Job >> How does the data below read from its first line through the line containing "about_y(fused(plate.cut(window), ear_tab), wafer_turn(index))"? Print those lines exactly.

■ ■ ■ ■ ■

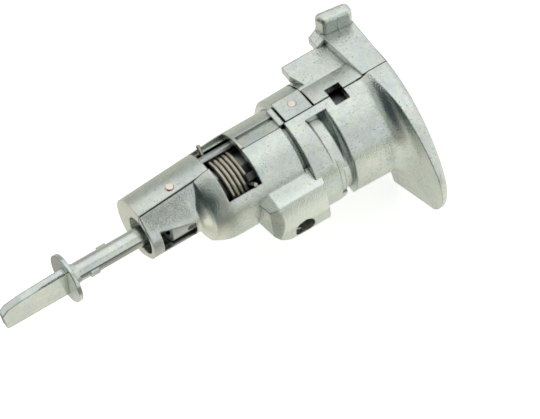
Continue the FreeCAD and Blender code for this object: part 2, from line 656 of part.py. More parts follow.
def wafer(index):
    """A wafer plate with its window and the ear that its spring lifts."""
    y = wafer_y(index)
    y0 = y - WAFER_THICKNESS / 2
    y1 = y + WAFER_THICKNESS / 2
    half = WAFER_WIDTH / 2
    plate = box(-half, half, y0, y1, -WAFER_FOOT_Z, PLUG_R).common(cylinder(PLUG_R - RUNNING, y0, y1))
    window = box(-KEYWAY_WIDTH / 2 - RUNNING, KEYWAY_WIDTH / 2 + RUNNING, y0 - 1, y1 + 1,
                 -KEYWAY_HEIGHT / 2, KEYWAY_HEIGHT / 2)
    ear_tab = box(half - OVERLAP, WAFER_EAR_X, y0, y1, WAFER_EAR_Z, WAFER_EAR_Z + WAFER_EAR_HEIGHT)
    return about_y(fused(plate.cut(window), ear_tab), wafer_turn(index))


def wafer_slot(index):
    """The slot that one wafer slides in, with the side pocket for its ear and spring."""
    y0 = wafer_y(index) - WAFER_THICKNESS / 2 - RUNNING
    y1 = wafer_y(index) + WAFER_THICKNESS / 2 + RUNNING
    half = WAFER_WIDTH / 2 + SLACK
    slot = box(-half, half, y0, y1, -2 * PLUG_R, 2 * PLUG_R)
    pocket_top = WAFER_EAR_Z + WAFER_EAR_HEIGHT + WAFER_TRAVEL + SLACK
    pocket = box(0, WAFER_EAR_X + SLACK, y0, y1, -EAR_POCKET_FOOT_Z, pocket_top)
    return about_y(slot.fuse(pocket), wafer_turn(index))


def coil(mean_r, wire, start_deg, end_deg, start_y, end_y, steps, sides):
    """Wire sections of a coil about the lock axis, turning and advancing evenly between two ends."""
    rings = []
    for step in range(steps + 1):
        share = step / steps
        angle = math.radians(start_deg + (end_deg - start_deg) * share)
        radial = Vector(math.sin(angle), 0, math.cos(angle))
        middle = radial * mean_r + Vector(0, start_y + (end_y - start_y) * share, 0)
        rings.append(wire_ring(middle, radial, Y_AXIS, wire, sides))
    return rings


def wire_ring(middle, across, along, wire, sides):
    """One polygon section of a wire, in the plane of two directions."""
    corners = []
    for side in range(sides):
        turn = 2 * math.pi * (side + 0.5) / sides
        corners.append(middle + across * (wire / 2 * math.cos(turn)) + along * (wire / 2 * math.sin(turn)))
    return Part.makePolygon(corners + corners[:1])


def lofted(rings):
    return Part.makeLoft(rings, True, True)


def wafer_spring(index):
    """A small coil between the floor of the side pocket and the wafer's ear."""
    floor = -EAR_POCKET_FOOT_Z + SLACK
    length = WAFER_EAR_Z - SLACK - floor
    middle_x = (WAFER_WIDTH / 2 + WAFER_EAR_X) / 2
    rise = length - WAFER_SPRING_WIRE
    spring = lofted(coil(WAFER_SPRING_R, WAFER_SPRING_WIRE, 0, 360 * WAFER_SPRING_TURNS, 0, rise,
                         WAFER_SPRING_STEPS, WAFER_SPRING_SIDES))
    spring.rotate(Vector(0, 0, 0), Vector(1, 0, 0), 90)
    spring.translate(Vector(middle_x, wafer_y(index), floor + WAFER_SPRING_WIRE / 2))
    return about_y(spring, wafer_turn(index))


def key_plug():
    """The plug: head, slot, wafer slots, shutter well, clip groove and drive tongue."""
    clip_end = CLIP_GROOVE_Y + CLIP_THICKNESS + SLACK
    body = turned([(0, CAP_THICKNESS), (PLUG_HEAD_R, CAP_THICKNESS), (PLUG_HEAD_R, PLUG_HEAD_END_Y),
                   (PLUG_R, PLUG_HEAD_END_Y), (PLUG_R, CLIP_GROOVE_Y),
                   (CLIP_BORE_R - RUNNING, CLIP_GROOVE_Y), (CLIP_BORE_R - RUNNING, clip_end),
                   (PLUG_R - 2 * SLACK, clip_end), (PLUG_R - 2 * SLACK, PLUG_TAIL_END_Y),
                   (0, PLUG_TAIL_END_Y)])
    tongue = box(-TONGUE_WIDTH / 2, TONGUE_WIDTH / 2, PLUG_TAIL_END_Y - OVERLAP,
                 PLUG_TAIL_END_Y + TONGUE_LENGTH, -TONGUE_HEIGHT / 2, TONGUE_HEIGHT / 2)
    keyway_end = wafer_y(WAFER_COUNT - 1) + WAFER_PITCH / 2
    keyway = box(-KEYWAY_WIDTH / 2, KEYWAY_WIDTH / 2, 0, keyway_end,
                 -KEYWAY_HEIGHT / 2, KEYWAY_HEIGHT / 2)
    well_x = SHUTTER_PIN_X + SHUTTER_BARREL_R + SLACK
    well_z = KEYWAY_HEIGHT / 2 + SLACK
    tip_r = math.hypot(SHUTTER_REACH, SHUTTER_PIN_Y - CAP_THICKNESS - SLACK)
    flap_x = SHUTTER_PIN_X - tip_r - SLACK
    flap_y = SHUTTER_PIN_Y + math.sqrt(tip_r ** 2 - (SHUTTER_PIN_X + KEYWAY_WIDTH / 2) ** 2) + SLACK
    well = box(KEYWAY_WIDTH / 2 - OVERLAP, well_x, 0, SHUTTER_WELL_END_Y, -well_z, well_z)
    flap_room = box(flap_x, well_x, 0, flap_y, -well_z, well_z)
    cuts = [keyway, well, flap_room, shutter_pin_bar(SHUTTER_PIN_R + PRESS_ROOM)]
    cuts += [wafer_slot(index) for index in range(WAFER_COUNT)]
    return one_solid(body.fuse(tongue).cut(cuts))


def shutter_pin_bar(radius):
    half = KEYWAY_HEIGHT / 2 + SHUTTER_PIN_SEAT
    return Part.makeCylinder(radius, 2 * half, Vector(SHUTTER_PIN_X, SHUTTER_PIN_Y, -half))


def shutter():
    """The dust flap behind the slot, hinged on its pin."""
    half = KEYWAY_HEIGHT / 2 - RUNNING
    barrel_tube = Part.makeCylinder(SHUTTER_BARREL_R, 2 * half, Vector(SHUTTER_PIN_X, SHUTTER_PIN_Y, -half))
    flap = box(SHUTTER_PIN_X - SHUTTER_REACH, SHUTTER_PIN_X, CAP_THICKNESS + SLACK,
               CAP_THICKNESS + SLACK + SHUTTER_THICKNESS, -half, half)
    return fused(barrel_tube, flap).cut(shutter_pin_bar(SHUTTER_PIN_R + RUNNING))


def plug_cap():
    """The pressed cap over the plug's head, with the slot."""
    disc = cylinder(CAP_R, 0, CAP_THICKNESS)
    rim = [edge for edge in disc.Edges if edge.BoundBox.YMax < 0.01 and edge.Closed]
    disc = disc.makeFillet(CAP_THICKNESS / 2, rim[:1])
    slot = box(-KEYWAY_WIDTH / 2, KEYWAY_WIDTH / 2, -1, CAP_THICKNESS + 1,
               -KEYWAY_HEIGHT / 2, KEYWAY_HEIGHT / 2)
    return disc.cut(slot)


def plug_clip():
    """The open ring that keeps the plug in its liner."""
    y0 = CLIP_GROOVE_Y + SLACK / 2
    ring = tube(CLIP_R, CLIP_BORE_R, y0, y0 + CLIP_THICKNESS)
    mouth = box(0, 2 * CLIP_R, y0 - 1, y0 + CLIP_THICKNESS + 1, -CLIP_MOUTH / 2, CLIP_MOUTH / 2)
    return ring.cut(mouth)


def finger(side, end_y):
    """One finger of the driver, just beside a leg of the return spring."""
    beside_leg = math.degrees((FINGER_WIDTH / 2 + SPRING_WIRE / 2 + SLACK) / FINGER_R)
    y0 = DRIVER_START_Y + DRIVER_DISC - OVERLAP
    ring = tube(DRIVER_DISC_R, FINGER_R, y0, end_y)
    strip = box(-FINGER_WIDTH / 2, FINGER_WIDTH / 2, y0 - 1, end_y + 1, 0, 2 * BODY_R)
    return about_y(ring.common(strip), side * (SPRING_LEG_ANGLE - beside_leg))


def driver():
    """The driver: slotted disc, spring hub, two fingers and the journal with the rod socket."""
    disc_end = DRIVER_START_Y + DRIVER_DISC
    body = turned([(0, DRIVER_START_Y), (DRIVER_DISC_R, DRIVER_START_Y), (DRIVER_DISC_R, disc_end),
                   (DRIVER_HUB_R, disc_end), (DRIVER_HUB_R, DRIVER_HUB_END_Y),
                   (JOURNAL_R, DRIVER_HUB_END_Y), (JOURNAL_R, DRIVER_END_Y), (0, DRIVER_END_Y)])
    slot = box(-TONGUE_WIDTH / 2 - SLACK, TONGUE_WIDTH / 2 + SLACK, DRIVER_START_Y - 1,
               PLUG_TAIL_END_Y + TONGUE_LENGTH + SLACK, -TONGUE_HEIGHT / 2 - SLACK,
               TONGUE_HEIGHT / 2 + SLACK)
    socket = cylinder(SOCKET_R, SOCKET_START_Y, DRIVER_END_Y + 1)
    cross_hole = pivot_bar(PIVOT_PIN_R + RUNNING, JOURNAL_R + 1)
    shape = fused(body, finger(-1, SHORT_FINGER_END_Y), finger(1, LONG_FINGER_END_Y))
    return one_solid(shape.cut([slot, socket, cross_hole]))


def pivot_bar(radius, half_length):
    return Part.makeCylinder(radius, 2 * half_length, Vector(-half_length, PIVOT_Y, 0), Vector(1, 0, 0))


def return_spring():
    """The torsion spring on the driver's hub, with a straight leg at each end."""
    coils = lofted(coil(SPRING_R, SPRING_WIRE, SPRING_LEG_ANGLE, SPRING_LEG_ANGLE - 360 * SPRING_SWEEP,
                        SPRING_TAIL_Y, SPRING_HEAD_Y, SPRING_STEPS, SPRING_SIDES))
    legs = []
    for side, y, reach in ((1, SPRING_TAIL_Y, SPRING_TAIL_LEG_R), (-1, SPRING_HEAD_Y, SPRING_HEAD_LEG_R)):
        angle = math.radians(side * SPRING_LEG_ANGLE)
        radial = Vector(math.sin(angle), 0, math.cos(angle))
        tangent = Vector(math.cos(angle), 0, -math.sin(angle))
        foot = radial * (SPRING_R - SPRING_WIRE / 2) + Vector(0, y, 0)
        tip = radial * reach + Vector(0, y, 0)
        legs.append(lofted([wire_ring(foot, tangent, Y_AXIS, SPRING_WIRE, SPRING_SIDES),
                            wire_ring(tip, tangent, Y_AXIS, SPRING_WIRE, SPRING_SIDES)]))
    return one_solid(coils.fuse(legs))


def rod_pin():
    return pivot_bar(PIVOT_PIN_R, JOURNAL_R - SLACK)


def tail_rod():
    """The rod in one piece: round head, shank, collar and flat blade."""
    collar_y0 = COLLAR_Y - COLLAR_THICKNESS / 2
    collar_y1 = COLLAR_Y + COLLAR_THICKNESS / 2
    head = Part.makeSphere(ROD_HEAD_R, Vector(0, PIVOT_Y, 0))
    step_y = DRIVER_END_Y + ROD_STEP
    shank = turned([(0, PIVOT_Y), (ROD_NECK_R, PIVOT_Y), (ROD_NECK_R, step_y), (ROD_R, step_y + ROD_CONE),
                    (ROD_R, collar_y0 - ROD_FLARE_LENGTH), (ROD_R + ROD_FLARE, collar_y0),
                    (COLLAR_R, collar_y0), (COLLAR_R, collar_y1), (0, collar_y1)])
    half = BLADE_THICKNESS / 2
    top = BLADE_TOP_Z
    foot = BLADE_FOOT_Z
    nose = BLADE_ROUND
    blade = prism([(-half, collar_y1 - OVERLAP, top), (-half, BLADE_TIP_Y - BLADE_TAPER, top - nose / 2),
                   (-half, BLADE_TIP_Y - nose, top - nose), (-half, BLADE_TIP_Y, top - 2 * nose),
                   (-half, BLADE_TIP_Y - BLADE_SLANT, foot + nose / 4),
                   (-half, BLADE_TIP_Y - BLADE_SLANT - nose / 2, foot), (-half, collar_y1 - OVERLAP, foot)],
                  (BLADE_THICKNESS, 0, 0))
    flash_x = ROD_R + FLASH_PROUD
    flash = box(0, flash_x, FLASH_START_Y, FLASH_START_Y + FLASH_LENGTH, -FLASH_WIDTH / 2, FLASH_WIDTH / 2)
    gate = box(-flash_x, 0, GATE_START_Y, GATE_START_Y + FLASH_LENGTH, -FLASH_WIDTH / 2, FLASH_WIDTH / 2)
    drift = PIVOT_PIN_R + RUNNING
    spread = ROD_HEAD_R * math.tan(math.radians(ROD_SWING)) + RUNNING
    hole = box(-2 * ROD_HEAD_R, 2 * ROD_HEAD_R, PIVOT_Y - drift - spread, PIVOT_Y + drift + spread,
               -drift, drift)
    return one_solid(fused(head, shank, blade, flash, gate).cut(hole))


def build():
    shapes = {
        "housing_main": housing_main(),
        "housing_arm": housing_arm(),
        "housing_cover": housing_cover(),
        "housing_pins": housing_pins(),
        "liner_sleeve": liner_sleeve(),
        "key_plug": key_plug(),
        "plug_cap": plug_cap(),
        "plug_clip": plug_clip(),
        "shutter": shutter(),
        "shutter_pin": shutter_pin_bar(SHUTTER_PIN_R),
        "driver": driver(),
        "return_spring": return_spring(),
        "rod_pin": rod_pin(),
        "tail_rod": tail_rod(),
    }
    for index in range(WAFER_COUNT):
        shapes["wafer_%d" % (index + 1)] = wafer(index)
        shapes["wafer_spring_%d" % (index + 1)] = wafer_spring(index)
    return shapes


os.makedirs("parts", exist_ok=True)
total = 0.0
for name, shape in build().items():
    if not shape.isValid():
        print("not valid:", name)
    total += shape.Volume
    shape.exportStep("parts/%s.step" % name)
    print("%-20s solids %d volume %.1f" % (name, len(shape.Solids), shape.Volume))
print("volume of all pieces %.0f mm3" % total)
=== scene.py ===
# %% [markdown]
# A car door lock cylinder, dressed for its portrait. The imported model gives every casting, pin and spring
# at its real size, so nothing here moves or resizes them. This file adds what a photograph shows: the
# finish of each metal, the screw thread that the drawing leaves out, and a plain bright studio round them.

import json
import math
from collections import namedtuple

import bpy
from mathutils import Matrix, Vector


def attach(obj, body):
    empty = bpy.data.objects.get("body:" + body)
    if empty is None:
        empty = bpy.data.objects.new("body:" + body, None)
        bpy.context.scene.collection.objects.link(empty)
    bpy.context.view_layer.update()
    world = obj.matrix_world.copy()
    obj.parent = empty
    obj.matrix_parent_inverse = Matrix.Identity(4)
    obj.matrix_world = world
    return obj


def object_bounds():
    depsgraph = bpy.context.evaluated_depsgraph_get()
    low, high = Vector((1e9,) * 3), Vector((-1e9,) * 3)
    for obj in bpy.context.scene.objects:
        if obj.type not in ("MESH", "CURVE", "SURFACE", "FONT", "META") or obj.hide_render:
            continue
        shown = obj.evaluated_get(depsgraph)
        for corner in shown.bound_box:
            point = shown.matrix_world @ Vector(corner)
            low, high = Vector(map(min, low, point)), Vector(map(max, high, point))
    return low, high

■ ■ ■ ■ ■

The answer >>
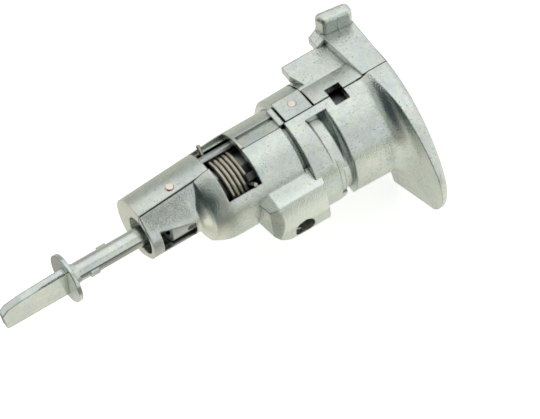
Continue the FreeCAD and Blender code for this object: part 2, from line 656 of part.py. More parts follow.
def wafer(index):
    """A wafer plate with its window and the ear that its spring lifts."""
    y = wafer_y(index)
    y0 = y - WAFER_THICKNESS / 2
    y1 = y + WAFER_THICKNESS / 2
    half = WAFER_WIDTH / 2
    plate = box(-half, half, y0, y1, -WAFER_FOOT_Z, PLUG_R).common(cylinder(PLUG_R - RUNNING, y0, y1))
    window = box(-KEYWAY_WIDTH / 2 - RUNNING, KEYWAY_WIDTH / 2 + RUNNING, y0 - 1, y1 + 1,
                 -KEYWAY_HEIGHT / 2, KEYWAY_HEIGHT / 2)
    ear_tab = box(half - OVERLAP, WAFER_EAR_X, y0, y1, WAFER_EAR_Z, WAFER_EAR_Z + WAFER_EAR_HEIGHT)
    return about_y(fused(plate.cut(window), ear_tab), wafer_turn(index))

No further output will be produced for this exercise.